Of the permits denied under the enforcement of the country’s moratorium, 25 percent of the area belonged to a single company — PT Usaha Tani Lestari — operating in Nabire in Indonesian New Guinea. Sulawesi accounted for half the area of rejected permits. 

Just under half the area of rejected permits was off-limits under the moratorium, but because companies applied for single operating units that included moratorium areas, their concessions were denied in whole. 

Permits covering 255,000 hectares in Papua and 154,000 ha in North Kalimantan, Indonesia’s newest province, were delayed. 

 

The moratorium is the centerpiece of the Indonesian government’s push to reduce greenhouse gas emissions, more than 80 percent of which result from deforestation and degradation of carbon-dense peatlands. The moratorium was signed after Norway pledged a billion dollars toward Indonesia’s deforestation-reduction plan. Norway’s payment is contingent on Indonesia’s success in reducing forest loss. 
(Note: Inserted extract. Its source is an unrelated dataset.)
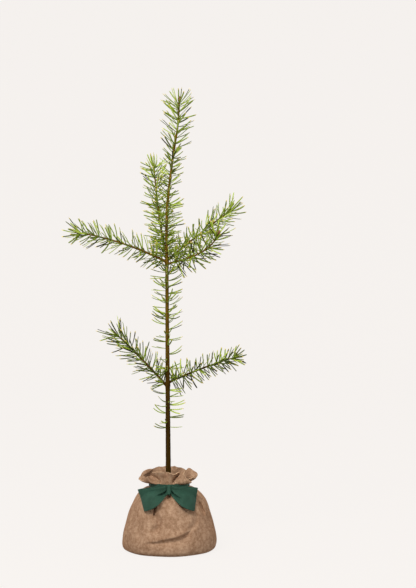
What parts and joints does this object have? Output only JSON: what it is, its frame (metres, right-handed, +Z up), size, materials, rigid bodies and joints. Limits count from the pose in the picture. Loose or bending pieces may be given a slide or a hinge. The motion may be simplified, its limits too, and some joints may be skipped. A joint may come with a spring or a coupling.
{
  "type": "potted scots pine",
  "caption": "Slender young pine with whorled, needled boughs and a needled leader, its root ball in a gathered soft cloth pouch tied at the neck with a ribbon bow.",
  "frame": {"origin": "centre of the pouch's flat underside", "axes": "+Z up along the stem, +X to the viewer's right, -Y towards the viewer and the bow"},
  "size_m": [0.3642, 0.2292, 0.9277],
  "materials": {
    "bark": "rough, thin brown bark",
    "needles": "satin green needles",
    "bud": "red-brown, slightly waxy",
    "soil": "matte moist peat",
    "cloth": "matte brushed suede cloth",
    "ribbon": "satin-matte woven ribbon"
  },
  "bodies": {
    "root": {"trunk": "bark", "bough_upper_left": "bark", "bough_upper_right": "bark", "bough_upper_front": "bark", "bough_upper_back": "bark", "bough_lower_left": "bark", "bough_lower_right": "bark", "needles_upper_left": "needles", "needles_upper_right": "needles", "needles_upper_front": "needles", "needles_upper_back": "needles", "needles_lower_left": "needles", "needles_lower_right": "needles", "needles_stem_low": "needles", "needles_stem_middle": "needles", "needles_stem_high": "needles", "needles_leader_low": "needles", "needles_leader_middle": "needles", "needles_leader_top": "needles", "bud_upper_left": "bud", "bud_upper_right": "bud", "bud_upper_front": "bud", "bud_upper_back": "bud", "bud_lower_left": "bud", "bud_lower_right": "bud", "bud_leader": "bud", "root_ball": "soil", "pouch": "cloth", "ribbon_band": "ribbon", "bow_knot": "ribbon", "bow_left": "ribbon", "bow_right": "ribbon"}
  },
  "joints": []
}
The moratorium, which put some 14.5 million hectares of previously unprotected forests off-limits to conversion, was fiercely opposed by interests in the forestry sector, especially Indonesia’s powerful palm oil industry. Lobbying by plantation and logging companies led to the moratorium being heavily watered down from what was originally envisioned by Norway. The moratorium includes significant carve-outs for mining and agroindustrial projects. It also exempts concessions granted prior to May 2011, when the moratorium went into effect. 

Nonetheless, the moratorium represents an important development in efforts to protect Indonesia’s forests which have in recent decades suffered from large-scale conversion for oil palm estates, timber plantations, and industrial agriculture. The country lost nearly half of its forest cover since 1950.